ABSTRACT

We have measured the line-of-sight velocity profiles of M32. The major axis velocity profiles are asymmetric, with opposite asymmetry on opposite sides of the nucleus. Existing models for M32 cannot account for these asymmetries. We present new models which assume the distribution function to be of the form f = f(E, Lz). Such models require a central black hole of ∼ 1.8 × 106 M⊙ to fit the observed rotation velocities and velocity dispersions. Without invoking any further free parameters, these models provide a good fit to the observed velocity profile asymmetries.

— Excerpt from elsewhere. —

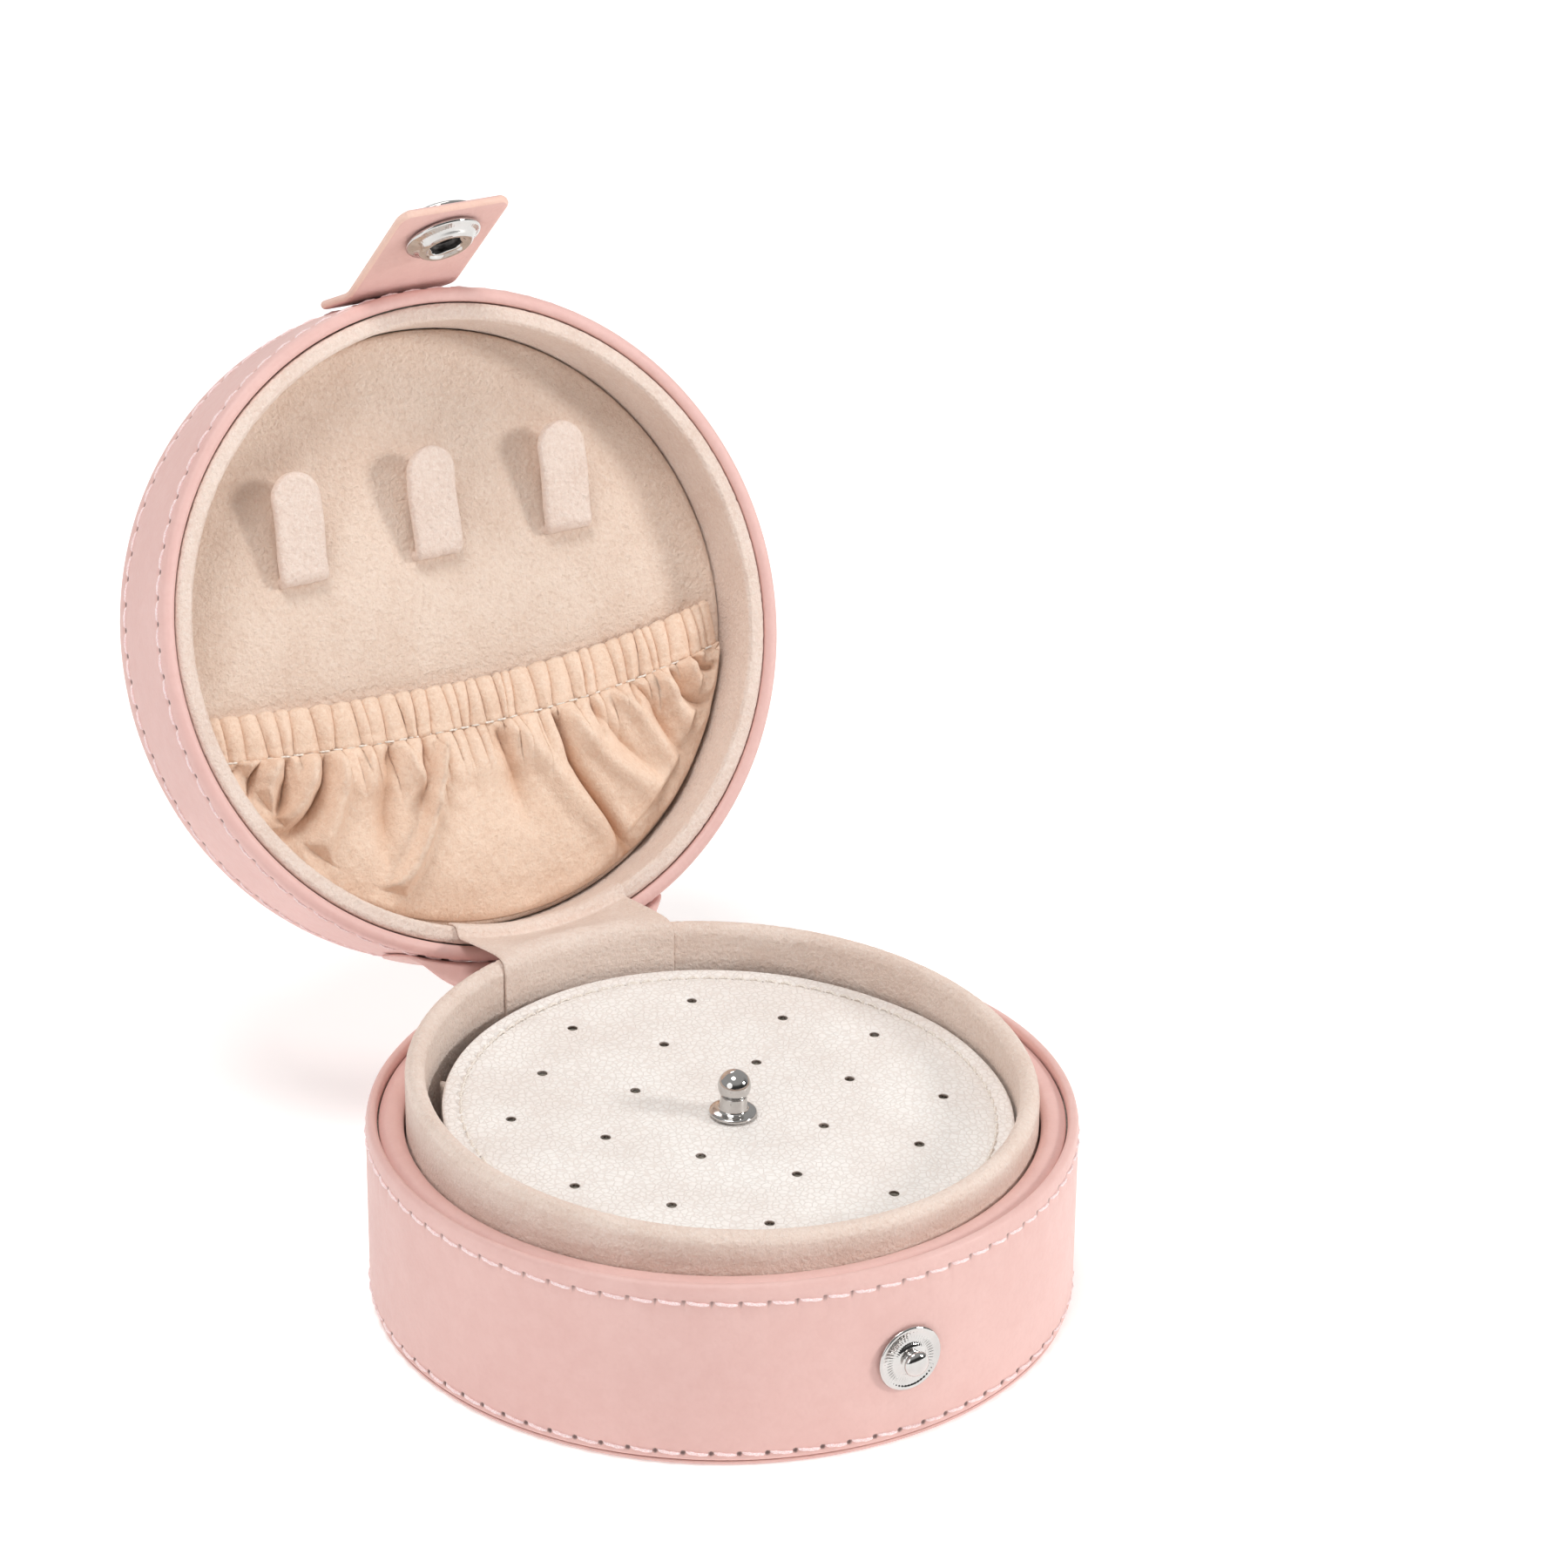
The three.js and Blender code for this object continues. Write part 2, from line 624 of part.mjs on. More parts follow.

OBSERVED VELOCITY PROFILES

The presence of a massive black hole has been invoked to match the observed rotation velocities and velocity dispersions at the center of M32 (Tonry 1987; Richstone, Bower and Dressier 1990). Previous studies have assumed the line-of-sight velocity distributions of the stars, henceforth referred to as the velocity profiles, to be Gaussian. We have determined the velocity profile shapes of M32 from high S/N spectra taken with the William Herschel Telescope at La Palma (van der Marel et al. 1993), using the techniques of Rix and White (1992) and van der Marel and Franx (1993). The velocity profiles are asymmetric, with the asymmetry changing sign upon going from one side of the nucleus to the other (see Fig. 1). None of the existing models, in which the local (unprojected) velocity distributions of the stars are assumed to be Gaussian, can reproduce the observed asymmetries of the velocity profiles.